After landing in Los Angeles thanks to the professor’s sponsorship, the Captain rents a quaint apartment. He tells Bon that Hammer gave him a wacky assignment: He must list his Occidental and Oriental qualities and explain how they differ. At a party the professor throws that night, the Captain and Sofia are put on display. In front of his guests, Hammer comments on Ms. Mori’s neckline in her traditional outfit, calling it “erotic.” “And they loved exposing their erotic parts to compete strangers,” she spits back.

This moment of solidarity brings the Captain and Sofia closer together, as they slip away to flirt and mock Hammer’s “feudal lord” attitude. She also calls the Captain out for playing the “good Asian” who is “fresh off the boat” around the professor—and he accepts her criticism. When he’s offered some fried squid, the moment reminds him of a time from his childhood when his mother brought home raw squid for a meal. How very Freudian of you, Captain. It gets weirder. Noticing that the squid was um…slimy and cylindrical…he masturbated into the cephalopod and then proceeded to eat it to hide his dirty deed. For whatever reason, the “I fucked a squid” story works. Sofia is turned on by Mr. Squid Fucker and they have sex. Take notes, gentlemen.

the sympathizer
Welcome to the show, Sanda Oh.Hopper Stone/SMPSP - HBO

I Need Infinite Scenes with the General

In the morning, the Captain welcomes the General and his family to Los Angeles. The Major (Phanxinê) pays them a visit, gifting them a treat from Vietnam that isn’t available in the States. The General’s wife complains about how he doesn’t know how to clean, cook, or do much of anything at all. Drinking and smoking on the porch, the General tells the Captain that he’s paranoid about a potential spy. “I was walking on the sidewalk and one of those toilet-tank covers fell in front of me,” he says. “Don’t you get it? An assassination attempt!” He pulls a gun out of his robe, points it at the Captain, and orders him to neutralize the threat.

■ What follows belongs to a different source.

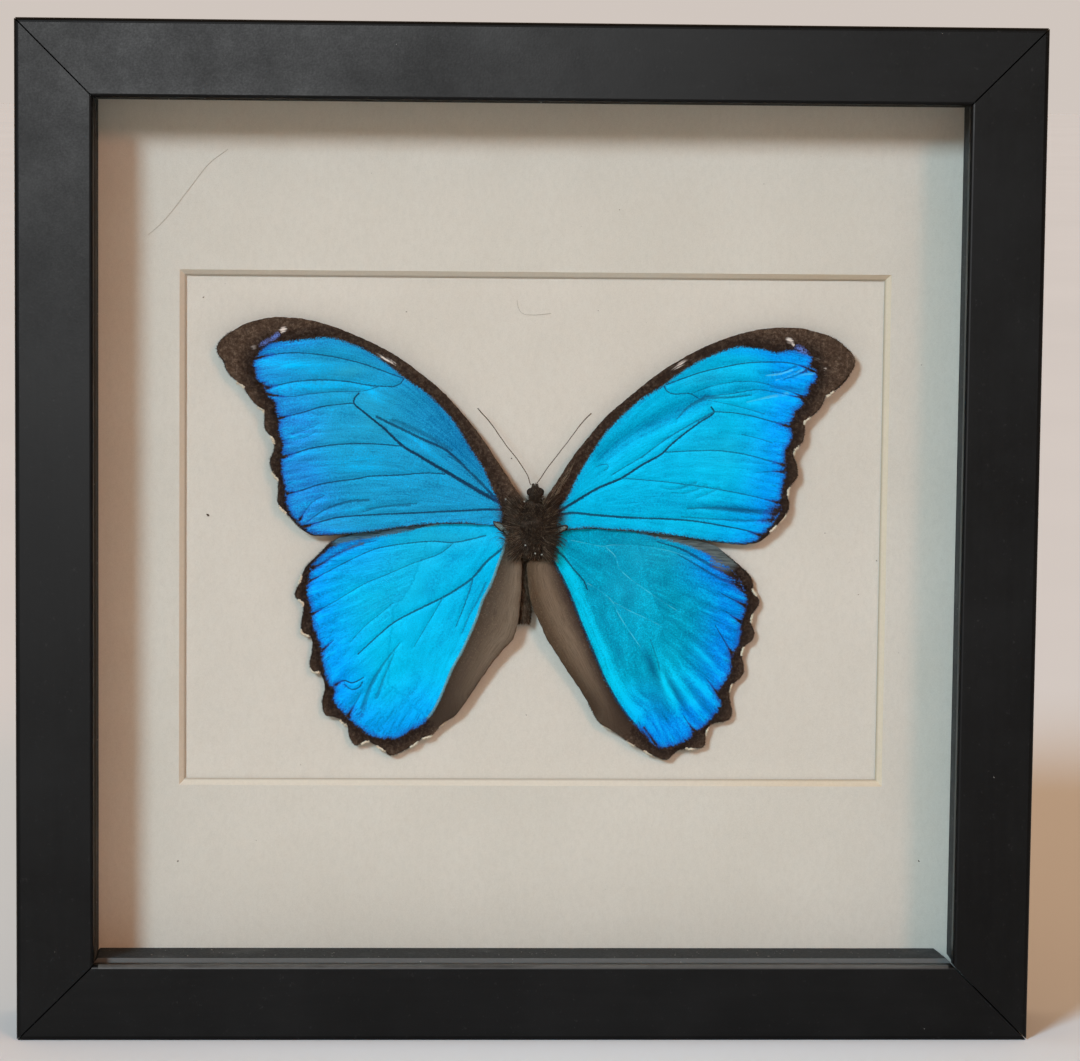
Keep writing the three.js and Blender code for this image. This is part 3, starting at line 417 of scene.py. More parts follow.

A letter from Man arrives, warning the Captain to “never underestimate the General.” But the General is not lobbying Congress and continuing his duties on behalf of the Vietnamese as they once expected he would in America. He’s planning to open a liquor store and seemingly transition into a full American small-business owner. It makes the Captain’s mission seem meaningless, even if the General hilariously believes that every slight transgression in America is someone “deliberately undermining me at every turn.”

the sympathizer
Is it just me or the General the best character on The Sympathizer?Hopper Stone/HBO - HBO

I Don't Want to Be a Spy Anymore

At the opening party, the Captain reacquaints himself with a former college rival, Sonny (Alan Trong). The two debate Vietnamese politics, which proves difficult for the Captain, since he must pretend to support the South Vietnamese even though Sonny sympathizes with the North. “Arguably, I’m more Vietnamese than you, biologically,” Sonny tells him. He also mocks the General’s choice to name the liquor store Yellow Flag Liquors. As the General celebrates his new life, some of his followers are dejected. When he holds up his army honors during a big speech, two people walk out.

Changing rhetoric, the General tells everyone about his suspicions that there’s a spy among them. The party changes from a celebration to an interrogation. The Captain meets with Claude, who menacingly tells him that “only the spy says there’s no spy.” The General brandishes a gun once again and loads it in front of the Captain. In a panic, the Captain spouts out that the Major is the spy, accusing him of shipping treats from the homeland, which means that he still holds contacts in Saigon. It’s a decent save until the General orders him to kill the presumably innocent Major. Kill a guy for handing out candy? Maybe it’s time for the Captain to figure out how to transition out of the spy game.